Report says virus deaths could exceed predictions with rapid spread among large U.S. jail and prison populations

The Washington, D.C., jail, officially known as the Department of Corrections Central Detention Facility, is pictured. An ACLU report warns rapid spread of the coronavirus in jails could increase pandemic deaths more than predicted.
The Washington, D.C., jail, officially known as the Department of Corrections Central Detention Facility, is pictured. An ACLU report warns rapid spread of the coronavirus in jails could increase pandemic deaths more than predicted. (Caroline Brehman/CQ Roll Call)

The American Civil Liberties Union concludes in a new report that COVID-19 could spread rapidly in U.S. jails, leading to higher death tolls than the models touted by the Trump administration expect.

The activist group’s report is based on an earlier model, which it created with researchers from Washington State University, the University of Pennsylvania and the University of Tennessee. It found that reductions in arrests and speedier releases of prisoners would reduce COVID-19 deaths in Allegheny County, Pa. 

Predictions that model the U.S. spread of COVID-19 based on its transmissions in other countries could dramatically underestimate the virus’ toll because of the large population in the U.S. confined to jails and prisons, the authors say.

In the new report, the ACLU expanded the earlier study to include 1,242 jurisdictions with jail populations of at least 100 people. Those jurisdictions altogether cover about 90 percent of the U.S. population.

Anthony Fauci, the head of the National Institute of Allergy and Infectious Diseases, said last month he expected 100,000 to 200,000 Americans to die of COVID-19. More recently, President Trump has said it will be in the range of 50,000 to 60,000 people. The administration has relied on a model created by the University of Washington’s Institute for Health Metrics and Evaluation. Those models trust the spread of COVID-19 in the U.S. will mimic transmissions in other countries despite variations in political responses to the pandemic. 

But the ACLU says that if local governments continue to send people to jails, and do not protect the incarcerated, COVID-19 U.S. deaths could approach 375,000.

That estimate does not account for federal prisons or immigrant detention facilities. But jails — facilities that hold people awaiting trial or with sentences less than a year — are particularly perilous because of churn. According to the Bureau of Justice Statistics, 10.7 million people are put in jail each year for an average stay of 25 days. 

About 655 out of every 100,000 people in the U.S. are incarcerated, according to the World Prison Brief, a project of the University of London. In Italy, by contrast, 102 people out of every 100,000 are incarcerated. In South Korea, it’s 106 per 100,000.  

The ACLU calls U.S. jails an “Achilles heel” in combating the pandemic. “Incarceration makes it impossible to engage in the self-protective social distancing measures that public health officials are recommending,” said Brooke Watson Madubuonwu, an ACLU data scientist.

Incarcerated people are also more likely to suffer from serious health problems that can exacerbate the virus.
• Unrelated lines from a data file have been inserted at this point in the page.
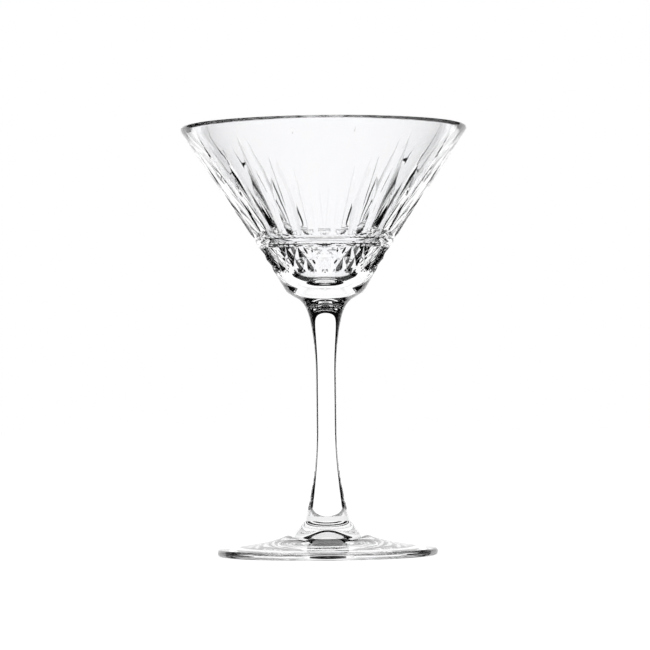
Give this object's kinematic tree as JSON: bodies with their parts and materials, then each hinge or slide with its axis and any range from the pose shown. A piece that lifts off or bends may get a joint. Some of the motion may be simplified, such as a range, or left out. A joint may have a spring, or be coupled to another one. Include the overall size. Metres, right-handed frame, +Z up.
{
  "type": "martini glass",
  "caption": "Stemmed cocktail glass with a cone-shaped bowl, tall pressed flutes above a band of small diamonds, a slim waisted stem and a round foot",
  "frame": {"origin": "centre of the foot on the surface it stands on", "axes": "+Z up along the stem's centre line, from the foot to the rim; X and Y level"},
  "size_m": [0.1157, 0.1158, 0.1733],
  "materials": {
    "clear_glass": "polished clear soda-lime glass, slightly wavy from the press"
  },
  "bodies": {
    "root": {"bowl": "clear_glass", "stem": "clear_glass", "foot": "clear_glass"}
  },
  "joints": []
}
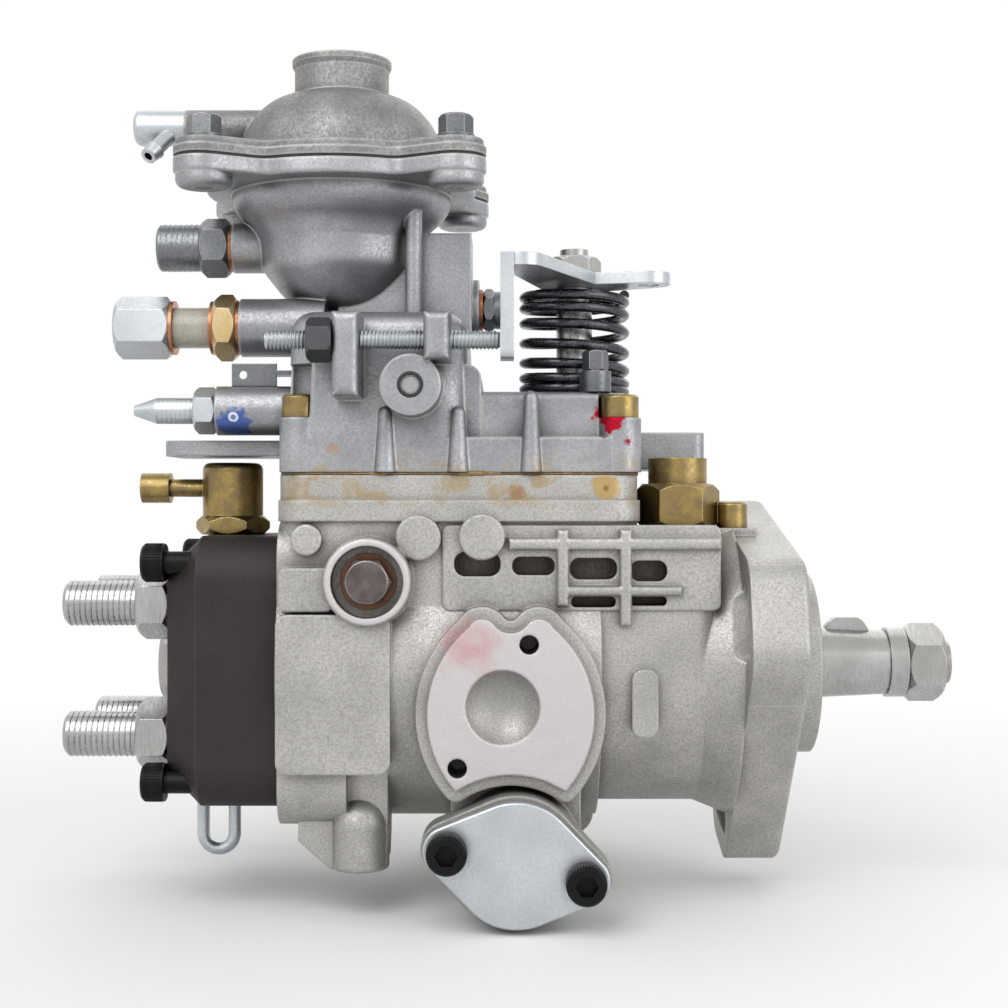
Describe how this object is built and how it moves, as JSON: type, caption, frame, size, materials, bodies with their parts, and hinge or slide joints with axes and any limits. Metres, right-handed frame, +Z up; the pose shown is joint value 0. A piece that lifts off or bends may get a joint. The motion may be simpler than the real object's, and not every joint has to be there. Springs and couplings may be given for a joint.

The ACLU wants local officials to adopt a number of interventions in order to reduce the incarcerated population in light of the pandemic. Among them, it wants judges to void or suspend some outstanding arrest warrants, prosecutors to decline to charge people accused of petty crimes, and sheriffs to release vulnerable prisoners.

In addition to the ACLU, some epidemiologists have recently questioned the accuracy of initial models on the virus’ fatality rate and the methods of the University of Washington’s institute. 

The institute did not immediately reply to a request for comment about the ACLU report.

Meanwhile, some governors, prosecutors and police departments have rejected efforts to reduce the jail population. 

Republican Gov. Greg Abbott of Texas, for example, issued an executive order in March blocking some early releases on bail, while Leon Cannizzaro, a Democratic district attorney in New Orleans, also resisted efforts to release prisoners early to protect against the disease.